In like manner, C. F. Ammon, Professor of Theology at Erlangen, tells us, in respect to the miracle of Christ's walking on the water, that, 'to walk on the sea, is not to stand on the waves, as on the solid ground, as Jerome dreams, but to walk through the waves so far as the shoals reached, and then to swim.'

Thiess, in his commentary on the Acts, explains the miraculous
effusion of the Spirit on the day of Pentecost, (Acts ii.) in the following manner: 'It is not uncommon,' says he, 'in those countries, for a violent gust of wind to strike on a particular spot or house; such a gust is commonly accompanied by the electric fluid; and the sparks of this are scattered all around. These float about the chamber, become apparent, and light upon the disciples.

At present, the leading German critics (rejecting accommodation, and casting off all ideas of the divine origin of the Scriptures) are disputing with great zeal, the questions, whether a miracle be possible? Whether God and nature are one and the same?

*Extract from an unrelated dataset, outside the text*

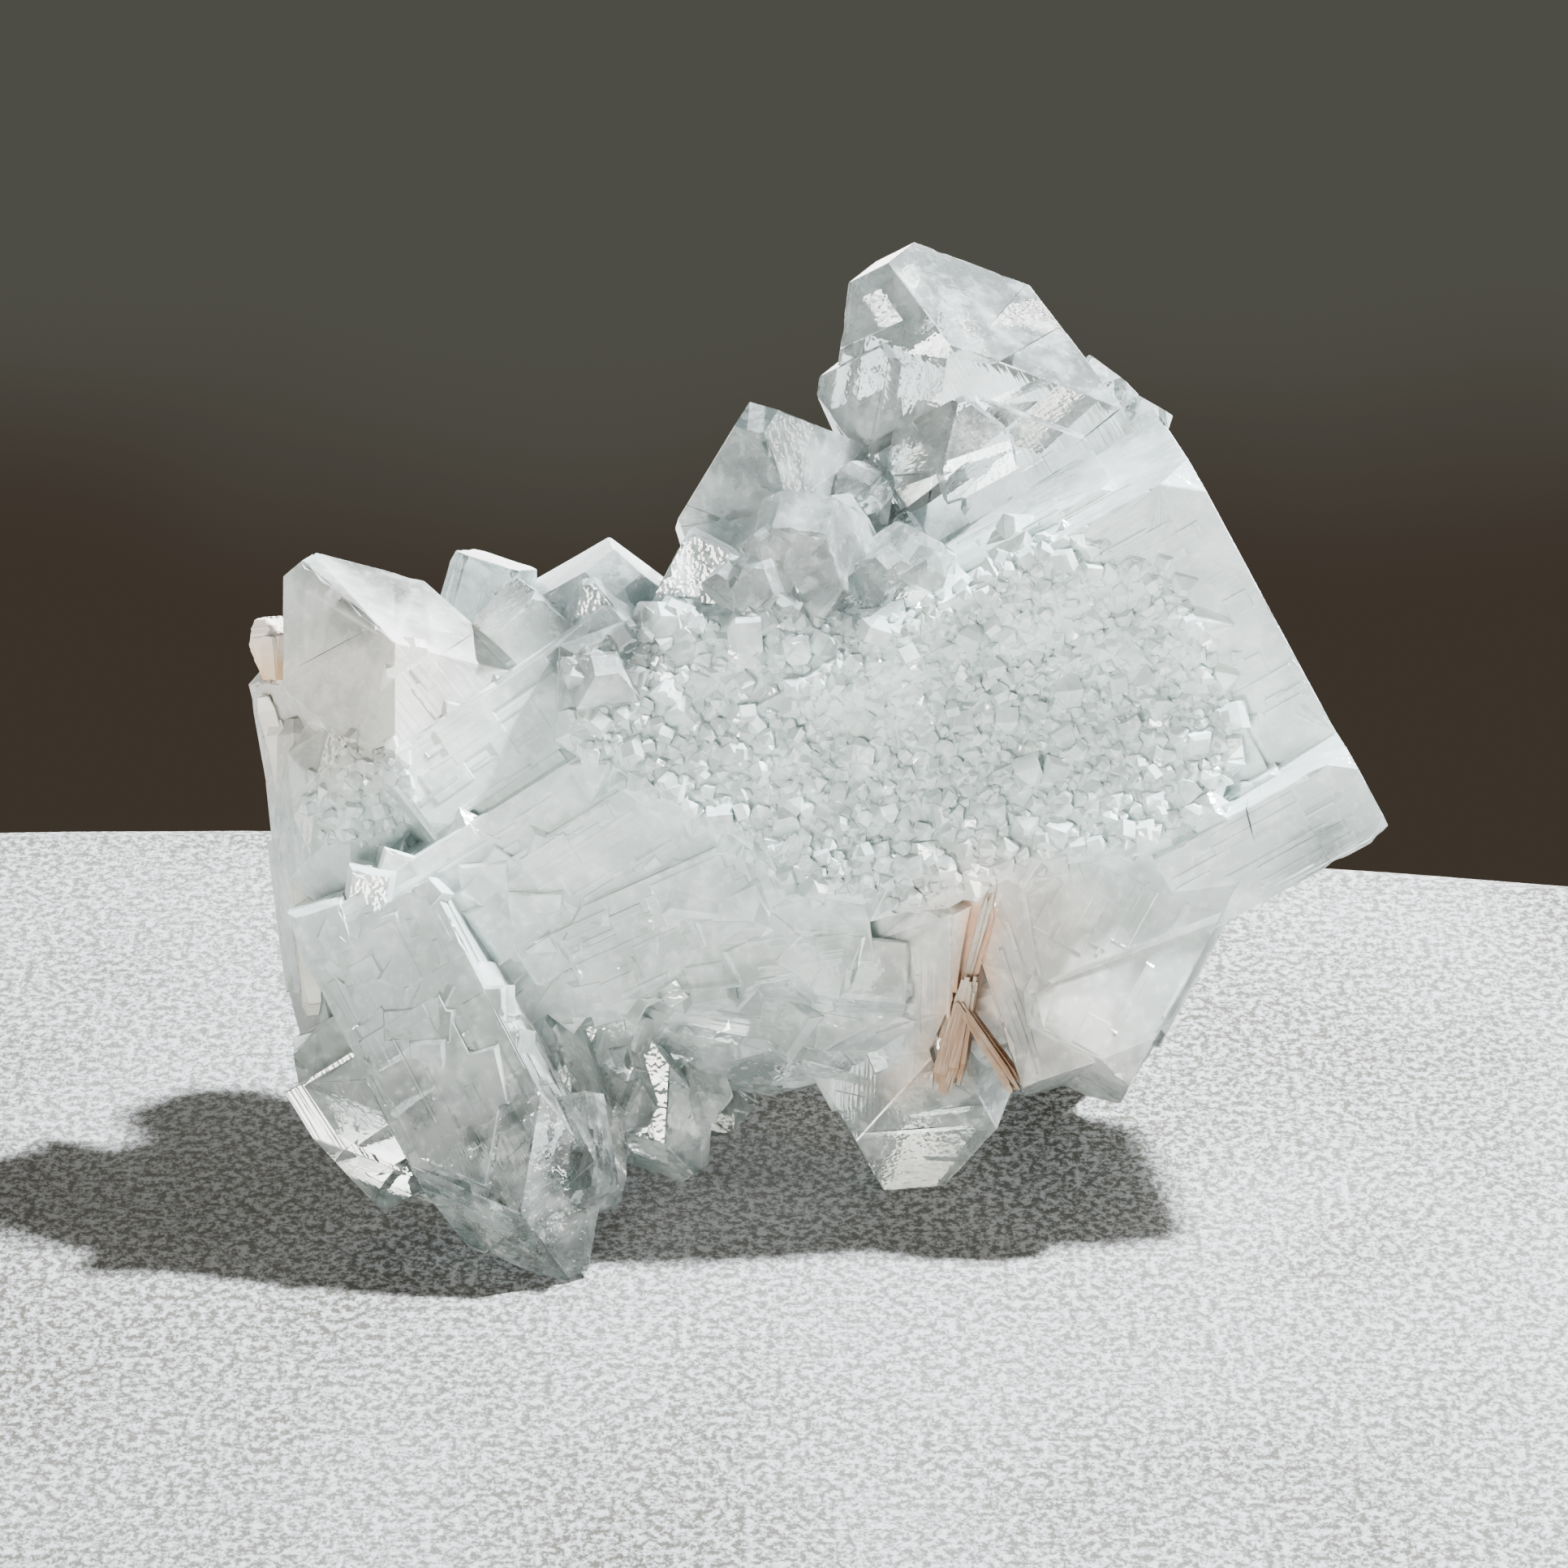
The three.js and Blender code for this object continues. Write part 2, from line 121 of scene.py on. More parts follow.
def node_maker(tree):
    """A function that adds a node to the tree, with its settings and its sockets' values or
    links, and returns it. A socket is named, or numbered as in i0."""
    def add(kind, settings=(), **inputs):
        made = tree.nodes.new(kind)
        for name, value in dict(settings).items():
            setattr(made, name, value)
        for name, value in inputs.items():
            numbered = name[0] == "i" and name[1:].isdigit()
            socket = made.inputs[int(name[1:]) if numbered else name.replace("_", " ")]
            if isinstance(value, bpy.types.NodeSocket):
                tree.links.new(value, socket)
            else:
                socket.default_value = value
        return made
    return add


def stepped(add, value, low, high, to_low, to_high):
    """The value carried smoothly from the range low to high onto the range to_low to to_high."""
    return add("ShaderNodeMapRange", {"interpolation_type": "SMOOTHSTEP"}, Value=value,
               From_Min=low, From_Max=high, To_Min=to_low, To_Max=to_high).outputs[0]


def reckoned(add, first, how, second):
    """The two numbers added, subtracted or multiplied."""
    return add("ShaderNodeMath", {"operation": how}, i0=first, i1=second).outputs[0]


def stretched(add, vector, factors):
    """The vector with each part multiplied by its factor."""
    return add("ShaderNodeVectorMath", {"operation": "MULTIPLY"}, i0=vector, i1=factors).outputs[0]


def noise_of(add, vector, scale, detail, roughness=0.55):
    """Cloudy noise whose lumps are one over the scale in size."""
    return add("ShaderNodeTexNoise", {}, Vector=vector, Scale=scale, Detail=detail,
               Roughness=roughness).outputs[0]


def blended(add, share, first, second):
    """The first colour where the share is 0 and the second where it is 1."""
    return add("ShaderNodeMix", {"data_type": "RGBA"}, i0=share, i6=first, i7=second).outputs[2]


# The wall is brown low down and grey-green above, and changes between these two heights.
WALL_CHANGE = (-0.262, -0.222)
WALL_BROWN, WALL_GREY = (0.066, 0.053, 0.041, 1), (0.094, 0.093, 0.079, 1)

world = bpy.data.worlds.new("dim_wall")
world.use_nodes = True
add = node_maker(world.node_tree)
direction = add("ShaderNodeTexCoord").outputs["Generated"]
height = add("ShaderNodeSeparateXYZ", {}, Vector=direction).outputs["Z"]
ripple = reckoned(add, noise_of(add, direction, 9.0, 2), "MULTIPLY", 0.05)
blurred = reckoned(add, height, "ADD", ripple)
wall = blended(add, stepped(add, blurred, *WALL_CHANGE, 0.0, 1.0), WALL_BROWN, WALL_GREY)
world.node_tree.links.new(wall, world.node_tree.nodes["Background"].inputs["Color"])
scene.world = world

TABLE_RADIUS = 320.0
TABLE_CENTRE = (-36.0, -260.0)
TABLE_THICK = 12.0
TABLE_SIDES = 192


def table_top():
    """A round slab: a profile of rings carried round the middle, with a small rounded edge."""
    turns = np.linspace(0, 2 * np.pi, TABLE_SIDES, endpoint=False)
    profile = np.array([[0.01, 0], [0.99, 0], [0.998, -0.6], [1.0, -2],
                        [1.0, -TABLE_THICK], [0.01, -TABLE_THICK]])
    radii = profile[:, 0, None] * TABLE_RADIUS
    x = TABLE_CENTRE[0] + radii * np.cos(turns)
    y = TABLE_CENTRE[1] + radii * np.sin(turns)
    z = np.broadcast_to(profile[:, 1, None], x.shape)
    points = np.stack([x, y, z], -1).reshape(-1, 3) * MM
    ring, spoke = np.meshgrid(np.arange(len(profile) - 1), np.arange(TABLE_SIDES), indexing="ij")
    here = ring * TABLE_SIDES + spoke
    there = ring * TABLE_SIDES + (spoke + 1) % TABLE_SIDES
    quads = np.stack([here, here + TABLE_SIDES, there + TABLE_SIDES, there], -1).reshape(-1, 4)
    last = (len(profile) - 1) * TABLE_SIDES
    caps = [list(range(TABLE_SIDES - 1, -1, -1)), list(range(last, last + TABLE_SIDES))]
    mesh = bpy.data.meshes.new("table_top")
    mesh.from_pydata(points.tolist(), [], quads.tolist() + caps)
    return mesh


def finish_material(name, colour, roughness):
    """A plain Principled finish, with its node tree ready for more nodes."""
    material = bpy.data.materials.new(name)
    material.use_nodes = True
    surface = material.node_tree.nodes["Principled BSDF"]
    surface.inputs["Base Color"].default_value = (*colour, 1)
    surface.inputs["Roughness"].default_value = roughness
    return material, surface


# The table top is pale stone with dark and light grains and a faint wide stain. Its noise is a
# little longer front to back than across.
DARK_GRAIN, LIGHT_GRAIN = (0.105, 0.098, 0.086, 1), (0.54, 0.548, 0.565, 1)

floor = bpy.data.objects.new("table_top", table_top())
scene.collection.objects.link(floor)
pale_stone, pale_surface = finish_material("pale_stone", (0.34, 0.345, 0.36), 0.7)
add, link = node_maker(pale_stone.node_tree), pale_stone.node_tree.links.new
sand = stretched(add, add("ShaderNodeTexCoord").outputs["Object"], (1000, 620, 1000))
grit = noise_of(add, sand, 2.0, 2, 0.8)
stain = noise_of(add, sand, 0.03, 3)
shade = reckoned(add, stepped(add, grit, 0.39, 0.64, 0, 0.88), "ADD",
                 stepped(add, stain, 0.35, 0.65, 0, 0.2))
link(blended(add, shade, DARK_GRAIN, LIGHT_GRAIN), pale_surface.inputs["Base Color"])
bump = add("ShaderNodeBump", {}, Strength=0.7, Distance=0.15 * MM, Height=grit)
link(bump.outputs[0], pale_surface.inputs["Normal"])
floor.data.materials.append(pale_stone)

# ---------------------------------------------------------------- the apophyllite cluster
# One intergrown mass of square apophyllite crystals, clear at the tips and milky in the body.
# Its faces are flat and glassy, and a crust of half-millimetre crystals covers its front.

# The crystals are laid out in millimetres, with x across, y up the picture plane and z towards
# the viewer. These rows turn the layout upright.
UPRIGHT = np.array([[1, 0, 0],
                    [0, np.sin(LOOK_DOWN), -np.cos(LOOK_DOWN)],
                    [0, np.cos(LOOK_DOWN), np.sin(LOOK_DOWN)]])


def standing(points):
    """Layout points in millimetres, turned upright and put in place, in metres."""
    return np.asarray(points, float) @ UPRIGHT.T * MM + AIM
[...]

Some time ago, many of their critics maintained, that no Messiah was predicted in the Old Testament; but now, they question even whether the Jews had any expectation of one.
Some of the Germans have taken the position that "Moses wrote nothing more than the laws which are contained in the Pentateuch, and that the historical parts have been added in later ages, from traditions." This position is defended on the ground that miracles are impossible.
Having disposed of the claim of Moses to thy authorship of the Pentateuch, these critics are unable to agree as to the real author. Rosenm¸ller, enumerates no less than twelve theories on this single point, all different, and many contradictory.

We have passed thus hastily through this wilderness of error, not that we take pleasure in tracing the downward course of men, who, abandoning the guide which God has provided, wander on in utter darkness; but, because duty demands that their example should be held up as a warning to others. 
It is highly probable that when these writers first commenced their rash speculations, they never dreamed of the results to which they were finally led."